Bitcoin Recognized as Divisible Property in South Korean Divorces



Bitcoin South Korea

South Korea now recognizes cryptocurrency holdings as divisible assets during divorce proceedings.

According to a leading law firm in the country, IPG Legal, cryptocurrencies like Bitcoin (BTC) can be included in the marital estate, allowing couples to divide them upon separation.

Digital Assets Considered Property in South Korea

In an October 10 blog post, lawyer Sean Hayes stated that under Article 839-2 of the Korean Civil Act, both tangible and intangible assets acquired during marriage, including cryptocurrencies, are subject to division.

The clarification stems from a 2018 Supreme Court decision that officially categorized virtual assets as property due to their economic value. It gives divorcing couples the option to request a court-ordered investigation to determine their partner’s crypto holdings, allowing for the easier tracking of hidden wealth.

Contrary to popular belief, blockchain technology is not anonymous; rather, it is pseudonymous, meaning that while a user’s real-world identity may not be directly attached to their on-chain addresses, transactions they make are still traceable.

Options for Dividing Cryptocurrency

In his post, Hayes, who is the first non-Korean working in the country’s court system, said that if a spouse knows what crypto exchange their partner used for such transactions, they could petition the court to obtain records from the platform to ascertain the amount of digital assets held.

Conversely, if a partner has no idea what crypto exchange their better half used to acquire their crypto, they could still use the court to institute forensic on-chain investigations in combination with bank records to uncover undisclosed digital assets.

In line with the law, Korean couples have two primary options for dividing cryptocurrency: they can either cash out their holdings or split the tokens directly.

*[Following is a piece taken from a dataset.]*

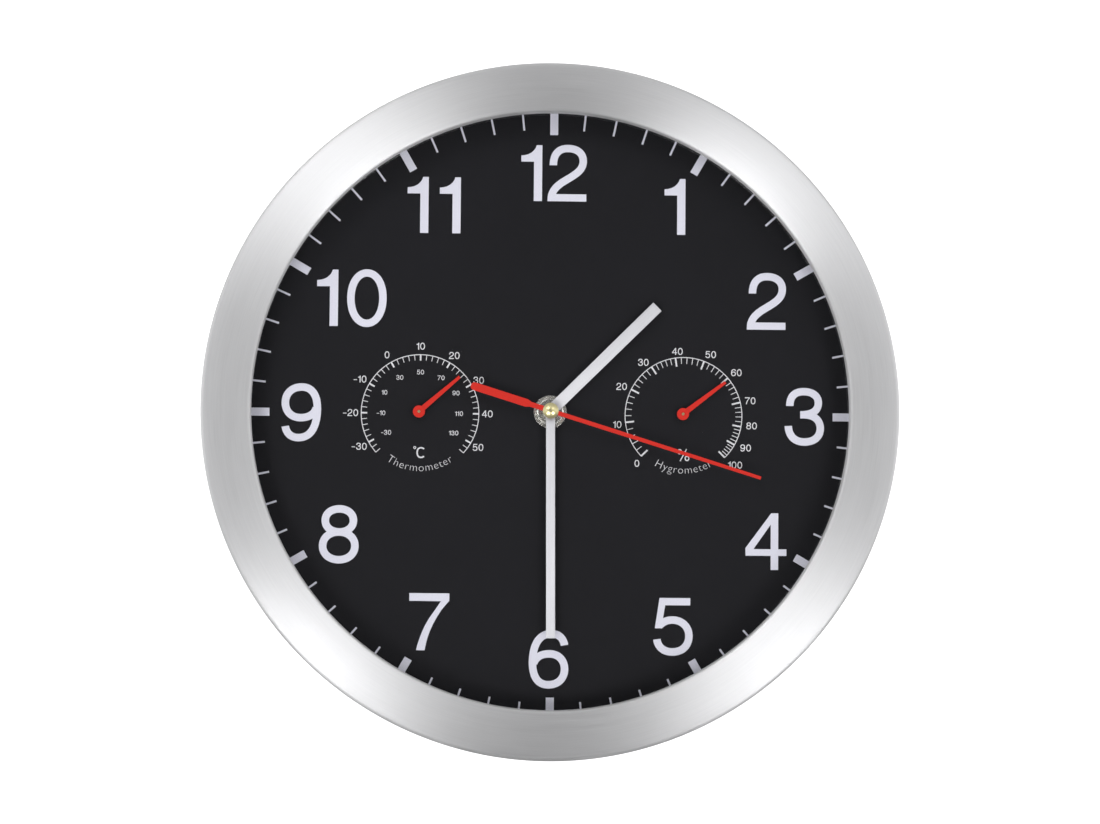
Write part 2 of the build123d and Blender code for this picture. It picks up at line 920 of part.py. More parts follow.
# Instruments: each has a vented cup behind the dial, a brass bush, and an arbor turned by a spiral strip
cup_back = dial_back - cup_height
cup_floor = cup_back + cup_wall
collet_back = cup_floor + cup_boss_height + pivot_play
spiral_back = collet_back + collet_margin
spiral_front = spiral_back + spiral_width
collet_front_depth = spiral_front + collet_margin
spiral_start = spiral_collet_radius + contact_gap + spiral_strip / 2
spiral_end = spiral_start + spiral_pitch * spiral_half_turns / 2
post_circle = spiral_end + spiral_strip / 2 + spiral_post_radius
arbor_front = dial_front + pointer_arbor_end


def instrument(name, place, reading):
    """The cup, bush, arbor, spiral and pointer of one instrument."""
    with BuildPart() as cup:
        tube(cup_radius, 0, cup_back, cup_floor, place)
        tube(cup_radius, cup_radius - cup_wall, cup_floor, dial_back, place)
        tube(cup_radius + cup_flange, cup_radius, dial_back - cup_wall, dial_back, place)
        tube(cup_boss_radius, 0, cup_floor, cup_floor + cup_boss_height, place)
        tube(spiral_post_radius, 0, cup_floor, spiral_front, (place[0] - post_circle, place[1]))
        running = pointer_arbor_radius + pointer_running_gap
        tube(running, 0, cup_back, cup_floor + cup_boss_height, place, Mode.SUBTRACT)
        with BuildSketch(front_plane(cup_back, *place)):
            with PolarLocations(cup_vent_circle, cup_vents, 180 / cup_vents):
                Circle(cup_vent_radius)
        extrude(amount=cup_wall, mode=Mode.SUBTRACT)
    finish(cup, f"{name}_cup")

    with BuildPart() as bush:
        tube(pointer_bush_flange, 0, dial_back - pointer_bush_lip, dial_back, place)
        tube(pointer_bush_radius, 0, dial_back, dial_front + pointer_bush_stand, place)
        bush_ends = (dial_back - pointer_bush_lip, dial_front + pointer_bush_stand)
        tube(running, 0, *bush_ends, place, Mode.SUBTRACT)
    finish(bush, f"{name}_bush")

    with BuildPart() as arbor:
        tube(pointer_arbor_radius, 0, cup_back, arbor_front, place)
        tube(spiral_collet_radius, pointer_arbor_radius, collet_back, collet_front_depth, place)
    finish(arbor, f"{name}_arbor")

    # Half turns about two centres in turn make an even spiral
    with BuildPart() as spiral:
        with BuildSketch(front_plane(spiral_back, *place)):
            with BuildLine():
                for n in range(spiral_half_turns):
                    side = 1 - 2 * (n % 2)
                    middle = side * spiral_pitch / 4
                    radius = spiral_start + spiral_pitch / 4 + n * spiral_pitch / 2
                    CenterArc((middle, 0), radius, 180 + 180 * (n % 2), 180)
            trace(line_width=spiral_strip)
        extrude(amount=spiral_width)
    finish(spiral, f"{name}_spiral")

    hub_back = dial_front + pointer_hub_lift
    blade_back = dial_front + pointer_blade_lift
    with BuildPart() as pointer:
        tube(pointer_hub_radius, 0, hub_back, hub_back + pointer_hub_height, place)
        with BuildSketch(front_plane(blade_back, *place, print_turn + reading)):
            with BuildLine():
                Polyline(
                    (-pointer_root_width / 2, 0),
                    (-pointer_tip_width / 2, pointer_length),
                    (pointer_tip_width / 2, pointer_length),
                    (pointer_root_width / 2, 0),
                    close=True,
                )
            make_face()
        extrude(amount=pointer_thickness)
        tube(pointer_arbor_radius, 0, hub_back, hub_back + pointer_hub_height, place, Mode.SUBTRACT)
    finish(pointer, f"{name}_pointer")


instrument("thermometer", instrument_places[0], thermometer_reading)
instrument("hygrometer", instrument_places[1], hygrometer_reading)

# Movement layers, counted from the back: motor, second, third, minute, motion and hour
layers = {}
for n, name in enumerate(("motor", "second", "third", "minute", "motion", "hour")):
    layers[name] = movement_inner_back + first_layer + n * layer_step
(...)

The Asian country’s move to include cryptocurrencies in the division of marital assets mirrors its broader focus on transparency. In December 2023, it introduced legislation requiring high-ranking public officials to start disclosing their crypto holdings as of June 2024.

This mandate came in the wake of a scandal in May 2023, where a senior political figure in the country was alleged to have hidden $4.5 million worth of Wemix, the native token of the Korean blockchain project Wemade.

It raised questions about potential conflicts of interest, insider information misuse, and even possible money laundering.